Over the past few years the Canucks have jettisoned offensive talent in the likes of Christian Ehrhoff, Cody Hodgson, and Mikael Samuelsson in favour of more banging-type two-way pieces in Jason Garrison, Zack Kassian and David Booth. Before that Boston series, for example, the Canucks seemed to prioritize skill at the draft table. Since 2011 they’ve drafted almost uniformly big forwards.
I don’t think it’s a stretch to argue that Mike Gillis looked at the way the game was being played, read the tea leaves, and decided that his club needed to be better, bigger and tougher to play against at five-on-five. If that came at the expense of some offense, and some power-play offense in particular, so be it.
So the Canucks spend two or three seasons remaking their club more in the image of Dave Tippet’s Coyotes, Claude Julien’s Bruins, Dean Lombardi’s Kings and Ken Hitchcock’s St.
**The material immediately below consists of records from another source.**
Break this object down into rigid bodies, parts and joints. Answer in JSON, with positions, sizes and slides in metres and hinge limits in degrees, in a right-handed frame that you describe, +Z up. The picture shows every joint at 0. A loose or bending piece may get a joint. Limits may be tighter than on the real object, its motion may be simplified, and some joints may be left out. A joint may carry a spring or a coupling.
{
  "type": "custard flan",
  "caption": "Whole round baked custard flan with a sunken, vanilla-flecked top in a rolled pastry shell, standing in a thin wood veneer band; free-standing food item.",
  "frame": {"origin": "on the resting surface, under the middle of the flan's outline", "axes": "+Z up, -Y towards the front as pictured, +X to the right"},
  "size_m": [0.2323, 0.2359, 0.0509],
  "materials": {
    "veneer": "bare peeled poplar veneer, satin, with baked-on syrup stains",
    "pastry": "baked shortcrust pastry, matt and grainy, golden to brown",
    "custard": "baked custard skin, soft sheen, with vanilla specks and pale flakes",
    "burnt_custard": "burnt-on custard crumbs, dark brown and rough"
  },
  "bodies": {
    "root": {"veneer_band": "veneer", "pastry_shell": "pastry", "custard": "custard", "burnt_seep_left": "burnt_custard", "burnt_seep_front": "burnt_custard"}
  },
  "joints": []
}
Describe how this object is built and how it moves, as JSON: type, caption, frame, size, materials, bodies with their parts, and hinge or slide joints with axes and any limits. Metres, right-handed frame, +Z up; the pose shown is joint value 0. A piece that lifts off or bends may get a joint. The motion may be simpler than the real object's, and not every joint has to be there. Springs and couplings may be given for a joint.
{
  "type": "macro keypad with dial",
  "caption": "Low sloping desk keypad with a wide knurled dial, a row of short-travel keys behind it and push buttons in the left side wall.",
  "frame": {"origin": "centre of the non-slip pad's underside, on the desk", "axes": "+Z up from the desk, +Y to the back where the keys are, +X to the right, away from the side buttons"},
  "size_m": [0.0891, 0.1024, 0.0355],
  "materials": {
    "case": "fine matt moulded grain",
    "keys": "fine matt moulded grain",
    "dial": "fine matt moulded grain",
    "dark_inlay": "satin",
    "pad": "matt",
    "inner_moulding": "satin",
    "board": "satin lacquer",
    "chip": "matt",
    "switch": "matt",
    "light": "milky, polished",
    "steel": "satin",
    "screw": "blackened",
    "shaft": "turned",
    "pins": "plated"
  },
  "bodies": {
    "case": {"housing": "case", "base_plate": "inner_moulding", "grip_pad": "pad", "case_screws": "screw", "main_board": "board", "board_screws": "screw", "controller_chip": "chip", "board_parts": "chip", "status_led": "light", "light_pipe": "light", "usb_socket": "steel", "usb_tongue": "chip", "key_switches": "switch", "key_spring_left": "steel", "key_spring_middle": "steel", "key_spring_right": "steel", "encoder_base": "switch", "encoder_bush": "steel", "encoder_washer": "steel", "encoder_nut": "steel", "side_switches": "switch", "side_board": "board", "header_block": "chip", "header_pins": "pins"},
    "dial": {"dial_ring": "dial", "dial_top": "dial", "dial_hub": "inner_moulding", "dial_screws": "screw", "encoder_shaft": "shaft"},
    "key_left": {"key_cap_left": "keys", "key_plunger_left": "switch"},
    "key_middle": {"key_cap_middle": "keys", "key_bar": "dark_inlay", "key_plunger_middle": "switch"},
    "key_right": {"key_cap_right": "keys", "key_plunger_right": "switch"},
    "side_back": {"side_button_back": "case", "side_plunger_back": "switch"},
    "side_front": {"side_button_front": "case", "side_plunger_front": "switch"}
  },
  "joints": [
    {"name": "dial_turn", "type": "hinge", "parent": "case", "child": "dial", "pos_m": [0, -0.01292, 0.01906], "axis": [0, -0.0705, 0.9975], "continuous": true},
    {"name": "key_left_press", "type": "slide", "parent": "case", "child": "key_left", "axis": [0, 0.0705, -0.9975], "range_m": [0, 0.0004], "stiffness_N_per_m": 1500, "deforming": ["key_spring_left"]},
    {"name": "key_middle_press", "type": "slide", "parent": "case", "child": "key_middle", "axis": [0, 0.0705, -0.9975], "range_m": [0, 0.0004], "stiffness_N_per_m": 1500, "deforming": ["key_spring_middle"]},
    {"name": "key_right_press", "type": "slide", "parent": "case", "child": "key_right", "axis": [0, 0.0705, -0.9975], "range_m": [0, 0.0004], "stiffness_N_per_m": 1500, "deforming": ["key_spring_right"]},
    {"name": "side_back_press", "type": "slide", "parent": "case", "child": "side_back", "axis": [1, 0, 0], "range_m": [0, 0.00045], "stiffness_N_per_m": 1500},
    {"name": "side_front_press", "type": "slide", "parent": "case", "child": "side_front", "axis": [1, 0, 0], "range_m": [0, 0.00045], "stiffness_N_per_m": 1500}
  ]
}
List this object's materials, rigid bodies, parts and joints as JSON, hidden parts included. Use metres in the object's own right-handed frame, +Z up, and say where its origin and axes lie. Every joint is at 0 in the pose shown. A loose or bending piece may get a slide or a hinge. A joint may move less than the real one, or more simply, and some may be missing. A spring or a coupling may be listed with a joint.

Louis Blues. They put together arguably their best five-on-five team during the Vigneault/Gillis era this season. The Canucks stop "blowing the zone" so aggressively in the defensive end preferring to have forwards collapse low, and the Sedins make a concerted (and successful) effort to improve their two-way play, even at the expense of some of their offensive firepower.
So, of course, the way this plays out is that the Canucks end up getting swept in a series in which the team they played against averaged six power-play opportunities per game. Maybe it was the team’s reputation catching up to them, not that it makes this any better.
Ultimately the Sharks on the power-play outscored the Canucks at even-strength with seven goals to six. Meanwhile the Canucks controlled play – if not the scoring chance battle – at even-strength throughout the series. But it just didn’t matter because this was a series that was decided on special teams.
Which is pretty ironic considering the way the 2011 Stanley Cup Final was officiated, or the way the calls went in the entirety of the postseason in 2012. Don’t ya think?